La notion de puissance est-elle plus pertinente ?
Différents industriels appelent depuis plusieurs années à inclure ce critère dans la définition des PE. Du point de vue scientifique, je rappellerais que la notion de puissance est floue – l’union internationale de pharmacologie recommande même de ne pas utiliser ce terme. La notion de puissance fait référence à la dose nécessaire pour entraîner un effet donné (par exemple la mortalité de 50% des animaux traités). La notion rigoureuse la plus proche est celle de relation dose-réponse.Toutefois, si on veut évaluer le risque, considérer la relation dose-réponse sans prendre en compte les expositions n’a pas de sens. La vodka a une puissance plus forte que la bière (si on considère l’ébriété comme effet biologique) car l’effet d’une pinte de vodka est plus fort que celui d’une pinte de bière. Mais si je veux réfléchir à l’échelle de la population, il faut connaître l’exposition de l’ensemble de la population, et il se peut très bien, si on boit beaucoup moins de vodka, que cette substance soit moins problématique pour la santé publique que la bière.

La notion de puissance figurait parmi les quatre premières propositions de définitions mais n’a pas été retenue explicitement. Toutefois, la Commission semblait, en juin 2016, vouloir revenir vers une logique de gestion par le risque (par une dose limite) pour les pesticides contenant des perturbateurs endocriniens, ceci aboutirait de facto à considérer la notion de relation dose-réponse, qui est centrale pour identifier cette dose limite. Elle a modifié sa proposition et a retiré le retour à une logique de gestion par le risque (avec des doses limites, donc) dans sa nouvelle proposition du 8 février 2017, ce qui est plus cohérent avec le texte voté en 2009 par le Parlement Européen.

Peut-on dire que la logique d’exposition zéro résulte d’un manque de connaissances sur les PE ?
Choisir une logique de gestion par la dose limite nécessite en effet d’avoir une connaissance excellente des effets et mécanismes aux très faibles doses, des synergies éventuelles entre substances, ce qui implique de réaliser énormément d’études sur des effectifs considérables. Il faudrait poser la question aux parlementaires qui ont pris cette décision, mais il est clair qu’autoriser l’utilisation de substances dangereuses, dans un contexte où la logique de seuil est fragile et où ces seuils éventuels sont difficiles et très chers à identifier, fait courir un risque sanitaire à la société. Mon interprétation est que les décideurs sont davantage prêts à le courir pour des substances ayant un bénéfice sociétal important, comme des médicaments, que pour des substances moins essentielles ou plus facilement substituables comme les pesticides.

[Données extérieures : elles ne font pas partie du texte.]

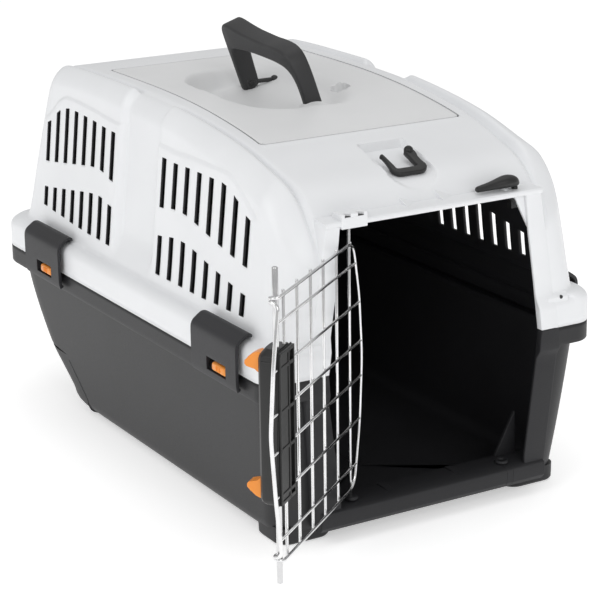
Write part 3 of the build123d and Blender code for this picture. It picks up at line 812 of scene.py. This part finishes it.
def lower_frame():
    levels = [15, 22, 31, 40, 60, 88, 110, 125, 131, 134, 137, 139, 148, 157.7]
    shapes = [post(levels, side) for side in (-1, 1)]
    sill = [(-283.6, 26.8), (-282.6, 30.6), (-280.0, 32.4), (-262.0, 33.6), (-250.0, 33.0),
            (-250.0, 15.0), (-268.0, 13.0), (-279.0, 13.6), (-282.6, 18.0)]
    shapes += [prism(sill, "x", -119.0, 76.6), prism(sill, "x", 83.4, 119.0)]
    sill_fore = [(-283.6, 26.8), (-282.6, 30.6), (-280.0, 32.4), (-272.3, 33.0), (-272.3, 13.2),
                 (-279.0, 13.6), (-282.6, 18.0)]
    sill_back = [(-265.5, 33.4), (-262.0, 33.6), (-250.0, 33.0), (-250.0, 15.0), (-265.5, 13.4)]
    shapes += [prism(half, "x", 76.6, 83.4) for half in (sill_fore, sill_back)]
    for x in (-44.0, 29.0):
        rib = [(-281.5, 31.2), (-262.0, 34.6), (-252.0, 34.6), (-252.0, 31.0)]
        shapes.append(prism(rib, "x", x, x + 7.0))
    for side in (-1, 1):
        gusset = [(side * 83.0, 33.0), (side * 106.0, 33.0), (side * 105.0, 74.0)]
        if side < 0:
            gusset = gusset[::-1]
        shapes.append(prism(gusset, "y", -254.5, -251.5))
    collar = [(80 + 4.7 * math.cos(a), -268.9 + 4.7 * math.sin(a), 34.6)
              for a in np.linspace(0, 2 * math.pi, 29)[:-1]]
    shapes.append(tube(collar, 1.9, 10, closed=True))
    shapes.append(tube([(-81, -269, 33.0), (-81, -269, 37.0)], 6.0, 24))
    return solid("doorway_frame_lower", shapes, frame_plastic, "carrier",
                 0.6, 2, 32)


def feet():
    """Rounded pads under the four corners."""
    shapes = []
    for x, y, half_x, half_y in ((-122, -238, 27, 24), (122, -238, 27, 24),
                                 (-116, 140, 22, 17), (116, 140, 22, 17)):
        rings = []
        for z, inset in ((0.0, 3.0), (0.8, 1.2), (2.4, 0.2), (9.0, 0.0), (16.0, 0.0)):
            plan = rounded_rectangle(half_x - inset, half_y - inset, 12, 6)
            rings.append([(x + a, y + b, z) for a, b in plan])
        shapes.append(loft(rings))
    return solid("feet", shapes, dark_plastic, "carrier", 0)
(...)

Les industriels ne pourraient-ils pas pâtir de cette logique ?
Il est possible qu’un industriel dont le pesticide serait interdit subisse des conséquences économiques négatives à court terme, si jamais il n’a pas d’autre produit plus sûr à proposer. Une autre question est de savoir si la société européenne dans son ensemble pâtirait. Ce qui est sûr est qu’elle paye un très lourd tribut sanitaire et financier de l’exposition aux perturbateurs endocriniens, de l’ordre de 100 à 200 milliards d’Euros par an, du fait des effets sanitaires induits. Cela inclut tous les perturbateurs endocriniens probables sur lesquels on a des données, qu’ils soient autorisés ou interdits (mais toujours présents dans notre environnement ou notre organisme), mais une part non négligeable concerne des pesticides encore autorisés. Restreindre l’utilisation d’un produit avec des conséquences néfastes sur la santé, si cela peut avoir des conséquences économiques à court terme pour son producteur, peut avoir des conséquences positives sur les concurrents ayant des produits plus sûrs, ainsi, surtout, que sur la santé humaine. L’histoire montre que l’on est généralement parvenu à trouver des solutions après avoir identifié les dangers d’une substance. C’est le cas de l’interdiction du plomb dans l’essence (en 2000 en France), qui n’a pas empêché le trafic routier d’augmenter, ou des PCB (interdits en 1987).